KM’s relationship with gender was complicated too. While not as fraught as her relationship with her sexuality, she certainly felt restricted and frustrated by the limitations imposed on women in the early 20th century. When I consider what being a woman meant in 1920 (even an upper-class woman like KM) I can understand why she identified more as a writer instead. Would I identify as woman-over-writer if being a woman meant marrying a man, raising his children, and little else?
Women’s lives have changed almost unfathomably in the past hundred years. And yet, many of the comments KM makes on gender in her stories, journals and letters still feel entirely relevant today. In 1913 KM wrote to her eventual husband, John Middleton Murry, “When I have to clean up twice over or wash extra unnecessary things I get frightfully impatient and want to be working. So often, this week, I’ve heard you and Gordon talking while I washed dishes… Yes, I hate hate HATE doing these things that you accept just as all men do of their women.” I fear this is still a familiar feeling for many women in 2026!
I have always read “I’m a writer first and a woman after”, at least partially, as a rejection of KM’s gender. Maybe it was a rejection of feminine roles and expectations, or maybe it was something more than that. While we will never know for sure, I think it’s safe to assume KM felt some resistance towards her gender. In 1919, KM wrote in her journal about John Middleton Murry: "I had been the man and he had been the woman. We'd always acted more or less like men friends. Then this illness getting worse and worse and turning me into a woman." And in 1907, when describing an intimate night with Edith Kathleen Bendall at the cottage in Days Bay: “I am a child, a woman and more than half man.” And in 1921: “We are neither male nor female. We are a compound of both. I choose the male who will develop and expand the male in me; he chooses me to expand the female in him.”
Unlike “woman”, “writer” is a genderless term. Maybe this was part of the reason KM identified with it more?
Of course, the literary industry was still dominated by men at this time. It’s hard to wrap my head around what a bold, defiant statement this would have been from a woman in 1920, as it feels like a fairly inoffensive thing to say in 2026. However, “I’m a writer first and a mother after” still feels like a bold thing to say in 2026, and would definitely receive backlash from some communities. Once again… so much has changed, and so much hasn’t!
It is also worth noting that KM was a full-time writer. She came from an extremely privileged background, and never had a job outside of writing and editing. This is a very different life to that of the vast majority of authors in 2026, who usually have to work part-time, if not full-time, alongside writing. The longest period of time I have spent as a “full-time writer” was my three week residency at the Katherine Mansfield House in 2024! Even during my Masters in Creative Writing, I worked 20 hours a week.

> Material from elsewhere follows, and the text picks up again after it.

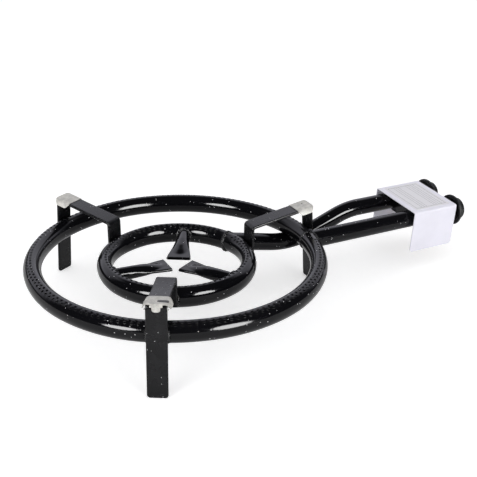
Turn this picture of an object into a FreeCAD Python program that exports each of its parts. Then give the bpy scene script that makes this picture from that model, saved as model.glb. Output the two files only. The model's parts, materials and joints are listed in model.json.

When I was first thinking about my answer to this prompt, I felt some minor imposter syndrome. If I, unlike KM, am a woman first and a writer after, am I even a real writer? But maybe if I could write full-time, rather than squeezing it in around full-time work, I would also identify as a writer first and a woman after.
It is hard to imagine myself in KM’s shoes, just as it is hard to imagine her in mine. While we are both writers, and queer women, we are also a product of our time, and of our social class. It is impossible to untangle these identities from their historical and social context.
Sometimes I get her, though. In a letter to her cousin Sylvia Payne in 1906, KM wrote, “Would you not like to try all sorts of lives – one is so very small – but that is the satisfaction of writing – one can impersonate so many people.” This is one of the satisfactions of writing for me too—and the satisfaction of reading. That satisfaction is timeless.
Joy Holley completed her MA in Creative Writing at the International Institute of Modern Letters in 2020 and her debut collection of short fiction Dream Girl was published in 2023. She was the 2024 Verb Wellington Writer in Residence at Katherine Mansfield House & Garden. During the residency, Joy worked on a first draft of her second book; a Gothic novel about a group of young, queer women living in a haunted flat in Te Whanganui-a-Tara.